Don't know yet, but probably the certificate will include a signature
for the SVG file. I'm speculating at this point.

Best regards

-lem
Re: [sa-list] BIMI pilot at Google [ In reply to ]
> On Jul 22, 2020, at 23:56, Luis E. Muñoz <sa@lem.click> wrote:
>
> On 22 Jul 2020, at 23:14, Kevin A. McGrail wrote:
>
>> However, I have questions of adoption rate, impersonation concerns,
>> anticompetitive concerns, and privacy concerns. This just sounds like a
>> commercial tracking pixel but the devil is in the details.
>>
>> The pilot will shake things out more I imagine.
>
> Money is of course a motivation here. This breathes some fresh air to CAs and opens the possibility to a few new interesting revenue streams for all the parties.
>
> I'm not sure on the potential for user tracking although I haven't read the material deep enough.
>
> The adoption will depend greatly on the price for the new certificates that will have to go with this service. I think a wait-and-see approach is the right thing to do here. This is what I'm advising others to do on this topic.
>
> Impersonation will of course be a very interesting topic.

I looked at it briefly for *dayjob* because of the lunatics that email us trying to claim we have a bug bounty because we don't do it. (Just like the ones that tell us robots.txt is an XSS issue. Yes, really.)

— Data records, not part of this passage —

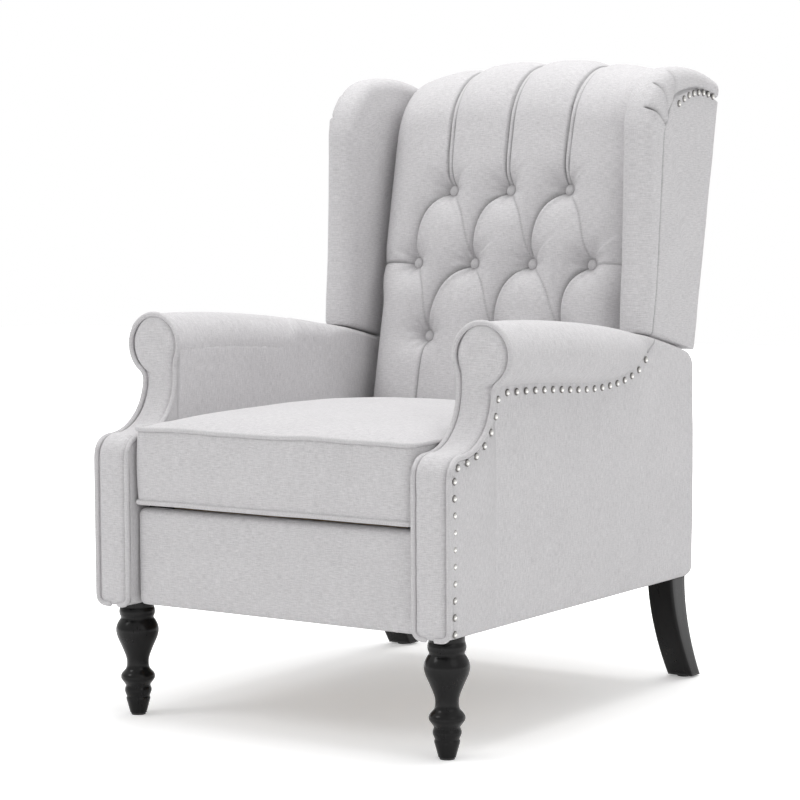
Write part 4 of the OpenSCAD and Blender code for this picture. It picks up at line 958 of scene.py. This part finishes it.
# %% Wing covers
def wing_pleats(at, d, seam):
    """Three pleats on the roll: each rises before its line, falls sharply after it and has painted shade on
    it.
    """
    folds, dark = np.zeros((2,) + d.shape)
    for start, rise in PLEATS:
        line = start + rise * (1 - bell(np.maximum(seam - d, 0), 15, 1))
        off = (at - line) / (1 + 0.8 * ease(d / 60))
        fade = (0.55 + 0.45 * ease(d / 22)) * ease((d - 2) / 7) * (d < seam)
        after, before = bell(np.maximum(off, 0), 5.0, 1.3), bell(np.maximum(-off, 0), 8, 1)
        step = np.where(off > 0, -7.5 * after, 3.8 * before)
        folds += fade * (step - 3.5 * bell(off, 1.7))
        dark = np.maximum(dark, np.minimum(1.35 * fade, 1) * bell(off - 0.5, 2.2))
    return folds, dark


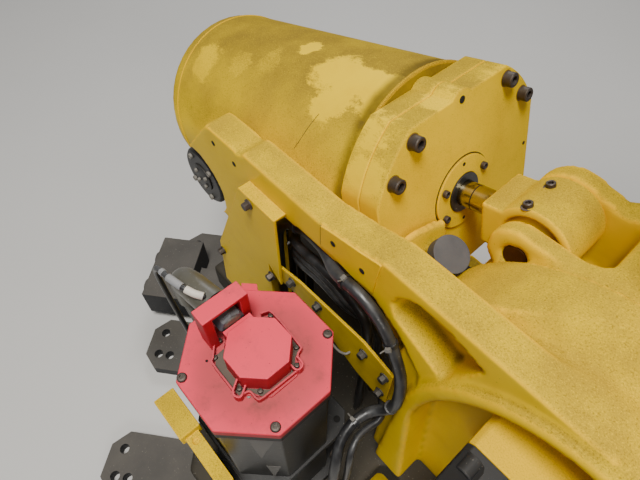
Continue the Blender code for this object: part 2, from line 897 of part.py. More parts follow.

It looks like the price for one of the CA's to do this is $2500 *per year*. And the image you're linking has to be registered as your actual trademark for your actual organization -- so there could not, for example, be my personal logo in there since it's not a registered trademark.

(We need those CA's to do something with the money they were making on EV certs for the "green browser bar" after all!)

From there, the certificate either embeds the svg, or it links to it, but I think the preference is that it be an embed.